Several children began showing interest in becoming musicians, including 7-year-old Olivia, who wanted to play the violin after hearing Kendall play Disney songs, including “Let It Go”.
“He was very well-rounded in repertoire that he could play anything to spark the interest of different generations,” said her mother Sarah Gallegos.
Upon hearing Kendall would become her teacher, Olivia beamed, thinking she was to be taught by a celebrity.
Today, 12 students are taking private lessons with Kendall at St. Luke’s of Monrovia, a local church that donated its music hall and instruments to Kendall and his students.
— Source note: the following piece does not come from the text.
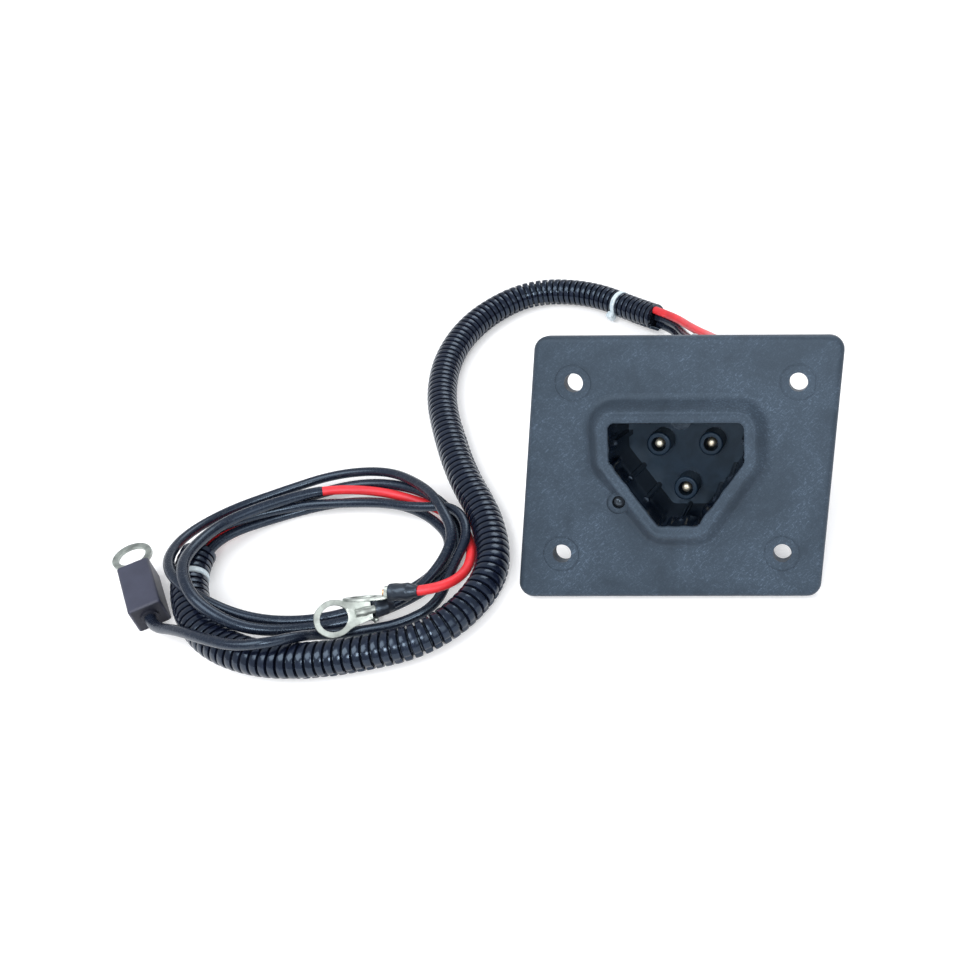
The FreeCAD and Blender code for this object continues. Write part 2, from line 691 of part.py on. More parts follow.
# Ring terminals
def ring_terminal(prefix, lead_end, towards, facing):
    """Terminal whose barrel starts at the lead's end; towards points to the ring."""
    x = Vector(*towards)
    x.normalize()
    n = Vector(*facing)
    n = n - x * n.dot(x)
    n.normalize()
    y = n.cross(x)
    m = FreeCAD.Matrix(
        x.x, y.x, n.x, lead_end[0],
        x.y, y.y, n.y, lead_end[1],
        x.z, y.z, n.z, lead_end[2],
        0, 0, 0, 1,
    )
    rb = terminal_barrel_d / 2
    bore = strand_d / 2
    drop = -rb
    barrel = Part.makeCylinder(rb, terminal_barrel_l, Vector(0, 0, 0), Vector(1, 0, 0))
    ring_x = terminal_barrel_l + 1.8 + ring_d / 2
    neck = [
        Vector(terminal_barrel_l - 1.5, -ring_neck_w / 2, drop),
        Vector(terminal_barrel_l + 1.2, -ring_neck_w / 2, drop),
        Vector(ring_x - ring_d * 0.3, -ring_d * 0.4, drop),
        Vector(ring_x - ring_d * 0.3, ring_d * 0.4, drop),
        Vector(terminal_barrel_l + 1.2, ring_neck_w / 2, drop),
        Vector(terminal_barrel_l - 1.5, ring_neck_w / 2, drop),
    ]
    tongue = Part.Face(Part.makePolygon(neck + [neck[0]])).extrude(Vector(0, 0, ring_t))
    ring = Part.makeCylinder(ring_d / 2, ring_t, Vector(ring_x, 0, drop))
    hole = Part.makeCylinder(ring_hole_d / 2, ring_t + 2, Vector(ring_x, 0, drop - 1))
    terminal = ring.fuse(tongue).fuse(barrel).cut(hole)
    terminal = terminal.cut(Part.makeCylinder(bore, terminal_barrel_l + 3, Vector(-1, 0, 0), Vector(1, 0, 0)))
    strands = Part.makeCylinder(bore, terminal_barrel_l + strand_show, Vector(0, 0, 0), Vector(1, 0, 0))
    sleeve_end = terminal_barrel_l - sleeve_bare
    sleeve = Part.makeCylinder(sleeve_d / 2, sleeve_grip + sleeve_end, Vector(-sleeve_grip, 0, 0), Vector(1, 0, 0))
    sleeve = sleeve.cut(Part.makeCylinder(lead_d / 2, sleeve_grip + 1, Vector(-sleeve_grip - 1, 0, 0), Vector(1, 0, 0)))
    sleeve = sleeve.cut(Part.makeCylinder(rb, sleeve_end + 1, Vector(0, 0, 0), Vector(1, 0, 0)))
    sleeve = sleeve.cut(tongue)
    for name, shape in (("ring_terminal", terminal), ("strands", strands), ("terminal_sleeve", sleeve)):
        s = shape.copy()
        s.Placement = FreeCAD.Placement(m)
        put("%s_%s" % (prefix, name), s.removeSplitter() if name == "ring_terminal" else s)


ring_terminal("black", black_route[-1], (-0.8084, -0.5259, 0.2644), (0.538, -0.477, 0.695))
ring_terminal("red", red_route[-1], (-0.9994, -0.0224, -0.0275), (-0.035, 0.702, 0.712))

# Fuse case with the ring of its stud terminal at the far end
fx, fy = 0.578, -0.816
end = Vector(*fuse_route[-1])
axis = Vector(fx, fy, 0)
across = Vector(fy, -fx, 0)
m = FreeCAD.Matrix(
    -axis.x, across.x, 0, end.x,
    -axis.y, across.y, 0, end.y,
    0, 0, 1, 0,
    0, 0, 0, 1,
)
case = Part.makeBox(fuse_l, fuse_w, fuse_h, Vector(fuse_boot_l, -fuse_w / 2, 0))
case = case.makeFillet(fuse_edge_r, [e for e in case.Edges if e.BoundBox.ZMax > 1e-3])
boot = Part.makeCylinder(fuse_boot_d / 2, fuse_boot_l + 1, Vector(0, 0, end.z), Vector(1, 0, 0))
case = case.fuse(boot)
tongue_start = fuse_boot_l + fuse_l - fuse_tongue_seat
slot = Part.makeBox(fuse_tongue_seat + 1, fuse_tongue_w, ring_t, Vector(tongue_start, -fuse_tongue_w / 2, fuse_ring_z - ring_t / 2))
case = case.cut(slot)
case.Placement = FreeCAD.Placement(m)
put("fuse_case", case)
ring_x = fuse_boot_l + fuse_l + fuse_ring_reach - ring_d / 2
tongue = Part.makeBox(ring_x - ring_hole_d / 2 - tongue_start, fuse_tongue_w, ring_t, Vector(tongue_start, -fuse_tongue_w / 2, fuse_ring_z - ring_t / 2))
blade = tongue.fuse(Part.makeCylinder(ring_d / 2, ring_t, Vector(ring_x, 0, fuse_ring_z - ring_t / 2)))
blade = blade.cut(Part.makeCylinder(ring_hole_d / 2, ring_t + 2, Vector(ring_x, 0, fuse_ring_z - ring_t / 2 - 1)))
blade = blade.removeSplitter()
blade.Placement = FreeCAD.Placement(m)
put("fuse_ring_terminal", blade)
print("lean %.2f deg, origin_y %.2f, cap_top %.2f" % (math.degrees(lean), origin_y, cap_top))
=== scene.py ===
"""Golf cart charger receptacle with its wiring harness, laid on a white table."""

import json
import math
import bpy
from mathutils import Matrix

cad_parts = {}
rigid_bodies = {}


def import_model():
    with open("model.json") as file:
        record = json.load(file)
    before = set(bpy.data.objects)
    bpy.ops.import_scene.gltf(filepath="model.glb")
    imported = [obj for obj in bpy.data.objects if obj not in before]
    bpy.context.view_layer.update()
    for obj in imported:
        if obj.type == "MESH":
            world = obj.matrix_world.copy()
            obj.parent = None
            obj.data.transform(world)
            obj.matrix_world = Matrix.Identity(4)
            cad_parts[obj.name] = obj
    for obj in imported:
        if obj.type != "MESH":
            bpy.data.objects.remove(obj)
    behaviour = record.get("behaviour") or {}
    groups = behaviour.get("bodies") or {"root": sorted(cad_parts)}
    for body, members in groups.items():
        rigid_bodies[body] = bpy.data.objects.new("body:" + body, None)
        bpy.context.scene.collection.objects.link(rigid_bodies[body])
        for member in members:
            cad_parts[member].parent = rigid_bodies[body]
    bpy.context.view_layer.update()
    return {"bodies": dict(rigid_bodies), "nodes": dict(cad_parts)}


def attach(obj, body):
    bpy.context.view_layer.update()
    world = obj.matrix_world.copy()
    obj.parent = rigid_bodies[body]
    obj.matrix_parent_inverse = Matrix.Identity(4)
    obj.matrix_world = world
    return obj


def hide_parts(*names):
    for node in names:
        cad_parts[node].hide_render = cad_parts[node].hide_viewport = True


bl_info = {
    "name": "Charger Receptacle",
    "version": (1, 0, 0),
    "blender": (4, 5, 0),
    "location": "View3D > Sidebar > Receptacle",
    "description": "Moulded three-pin charging socket with a loomed harness",
    "category": "Object",
}

import bpy
import numpy as np
from mathutils import Matrix, Vector

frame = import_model()
BODY = next(iter(frame["bodies"]))
NODES = frame["nodes"]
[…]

Kendall’s lessons are free of charge, though he welcomes donations to locally operated charities.
“Everything he does is very special,” said Gallegos, whose 3-year-old son Dylan just began taking lessons on piano and violin. “It’s just like a dream come true to have him in our community.”
In 2014, his performances raised over $25,000 for Foothill Unity Center, Inc. and Bloom Where Planted, an African Children’s Fund charity that supports secondary education in Kenya.
“If good people come together, we can make an impact on those who need us in their darkest hour,” reads Kendall’s website.
Kendall – who lives in a rented room, drives a 1995 Volvo and has a mortgage payment on his student loans – says if in 15 years nothing has changed he wouldn’t be any less happy about where he is in life.
He says his one purpose in life it is to help the people around him find a place of healing and an interest in being a part of humanity in a way that they can make a difference in the world around them.